Powers of attorney - These documents name someone to make decisions for you when you are alive, but unable to make your own decisions. There are commonly two kinds of powers of attorney, one for financial decisions, and one for medical decisions. We reviewed the importance of these documents a couple of years ago in “Unfortunate Reminder of the Need for Powers of Attorney.”

Living will - This term can mean many things and the common definition seems to vary by state or region. Typically, and most recently, this is a document stating your wishes surrounding certain medical procedures and end-of-life care. The term “advanced directives” is also used. Very importantly, this is NOT the same as a will.

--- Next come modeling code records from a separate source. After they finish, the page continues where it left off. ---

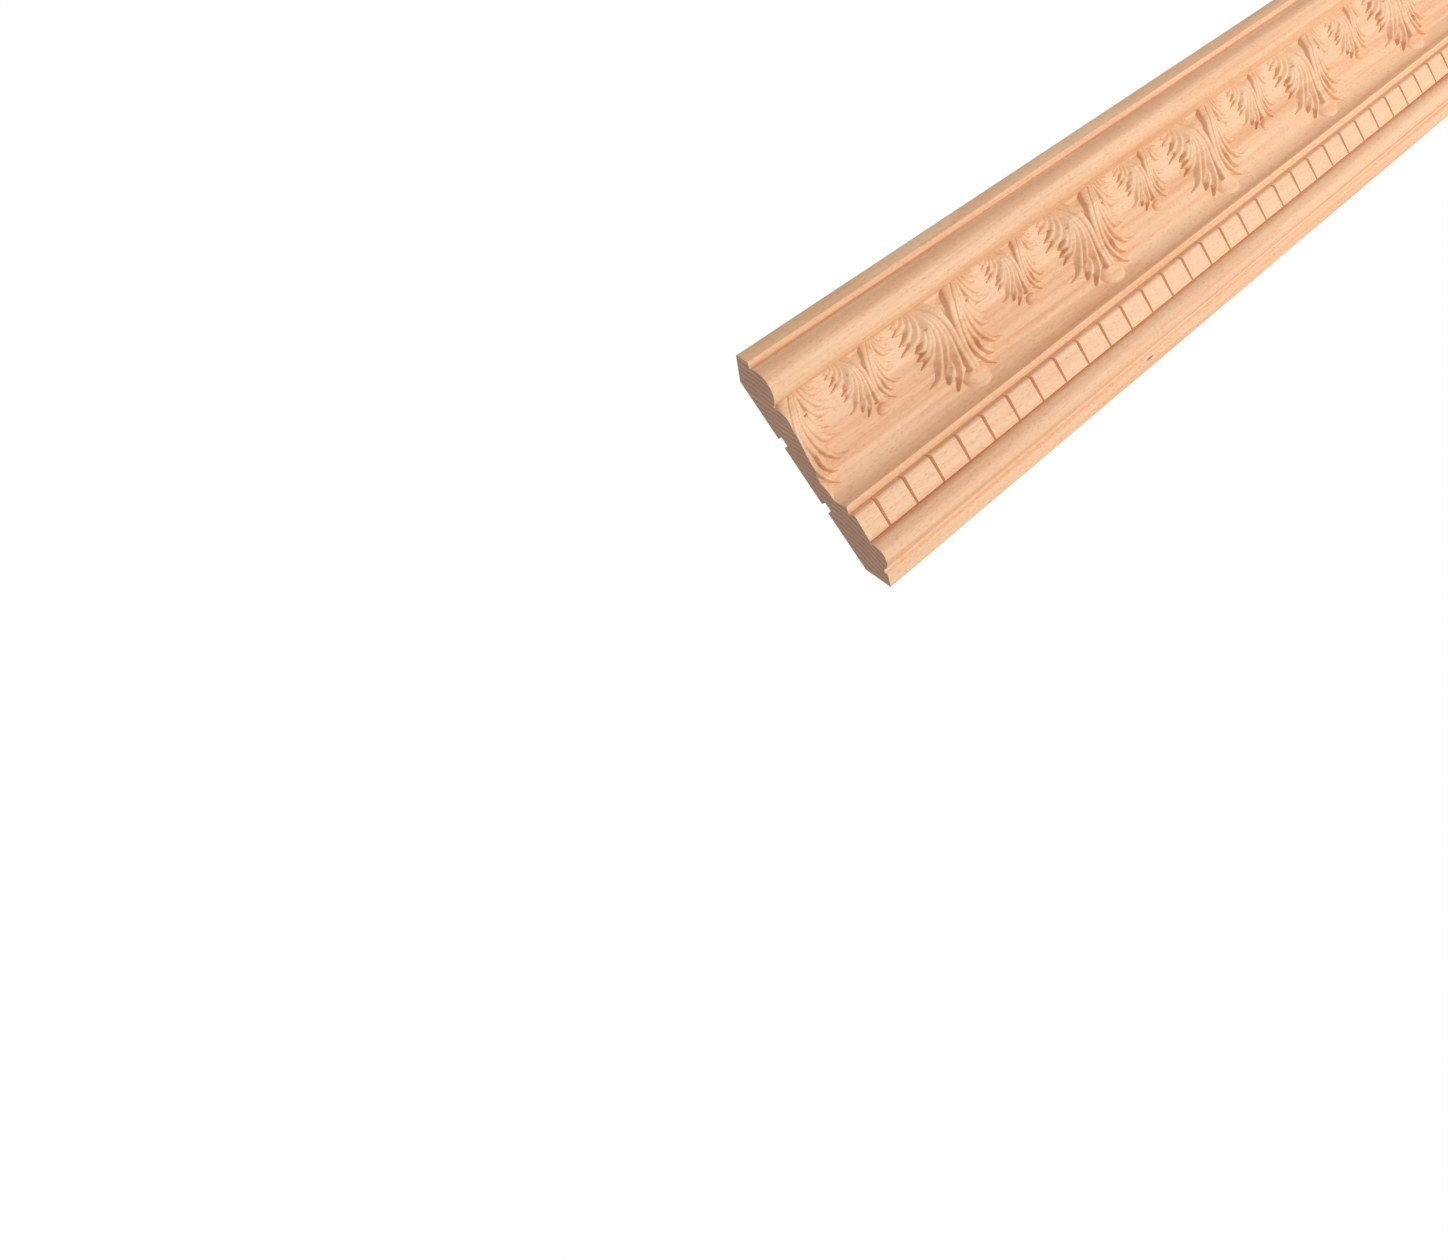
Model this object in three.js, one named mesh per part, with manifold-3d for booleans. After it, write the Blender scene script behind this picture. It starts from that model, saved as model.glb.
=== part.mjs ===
// One length of carved crown moulding in beech, at the slope it has between a wall and a ceiling.
// Millimetres. X runs along the wall, +Y goes into the wall, +Z up to the ceiling.
// The origin is at mid-length, in the middle of the bearing face that lies on the wall.

import * as THREE from 'three';
import { mergeVertices } from 'three/addons/utils/BufferGeometryUtils.js';
import Module from 'manifold-3d';

const wasm = await Module();
wasm.setup();

// The length and the board it is cut from
const length = 1000;
const faceWidth = 114;
const edgeDepth = 9.9;
const springAngle = Math.PI / 4;

// Section of the face from the ceiling edge down: how wide each member is, and how far its end stands
// proud of the straight line between the two edges of the face
const topFillet = { width: 5.2, out: 4.8 };
const topQuirk = { width: 2.4, out: 2.9 };
const crownBead = { width: 18.3, out: 2.2, bulge: 6.2 };
const friezeQuirk = { width: 1.0, out: 1.9 };
const cove = { lowerWidth: 11.5, out: 6.6, troughOut: -1.8 };
const ledge = { width: 3.3, out: 4.7 };
const dentilRise = { width: 1.2, out: 7.6 };
const dentilEase = { width: 0.9, out: 8.1 };
const dentilFace = { width: 11.7, out: 6.9 };
const dentilQuirk = { width: 0.7, out: 4.6 };
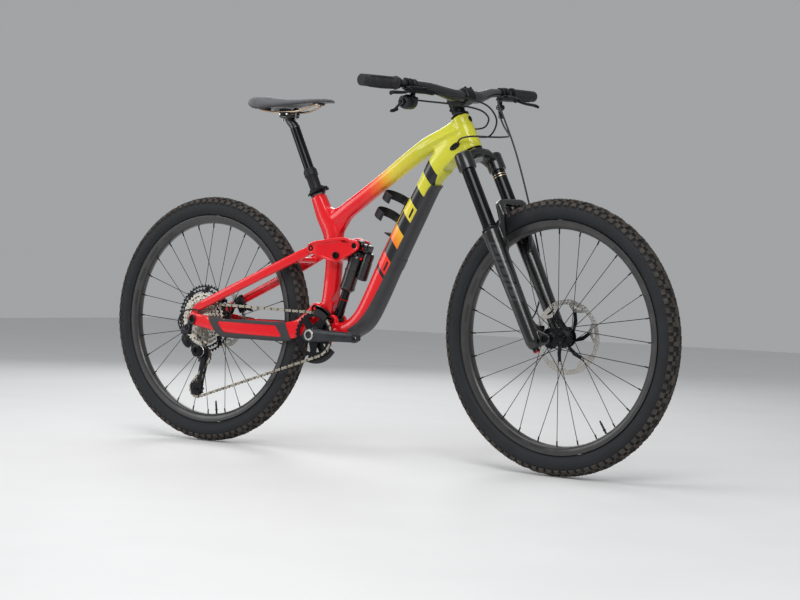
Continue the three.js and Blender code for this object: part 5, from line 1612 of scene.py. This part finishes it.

Do I have to use an attorney to create a will, powers of attorney, or living will?

The short answer is no. Certain forms are set by Iowa law and readily available. For example, the Iowa State Bar Association and Drake University both have forms for advanced directives and medical powers of attorney. The Iowa State Bar Association also has a form for financial powers of attorney.

However, just having the forms may or may not be enough. I can buy shingles for my house, but that doesn’t mean I know how to properly install a new roof. Some people can install their own roof, but I cannot. Similarly, buying blank documents or completing an online form will work for some people, but not others. 

The tough part with estate planning is you will potentially be incapacitated or dead before you know whether the documents were appropriately completed. Working with an attorney that regularly handles estate planning allows you to receive guidance specific to your situation and ensure the documents are appropriately completed.

How long are the documents good for? How often do I need to update my estate planning documents?

Estate planning documents generally don’t expire, but at some point, they will become outdated. As a general rule, I recommend clients review their estate planning documents every five years.

That type of review is done on your own, simply looking at the documents and ensuring everything remains appropriate. Some questions you might ask yourself in that review:

  • Has your family situation changed? (e.g. marriages, divorces, new children, children over 18)
  • Have your assets changed significantly?
  • Is the person you named as executor still a good choice?
  • Is the person you named to be guardian of your minor children still willing and capable of caring for them?
  • Is the age you set for your children to receive assets still appropriate, or should it be a later age now that you see how your children handle money?

If you need to make changes based on any of these questions, those changes must comply with Iowa law just as the initial documents did.

Big Picture

Just like changing out your summer wardrobe or getting new supplies for children heading back to school, fall can be a great temporal landmark to review your estate plan, ensure it’s up to date and encompasses any life changes. Over the next two weeks, we’ll dive into two estate planning topics to keep in mind as the coronavirus continues to threaten our health and our families.

DISCLAIMER: Because of the generality of this update, the information provided herein may not be applicable in all situations and should not be acted upon without specific legal advice based on particular situations.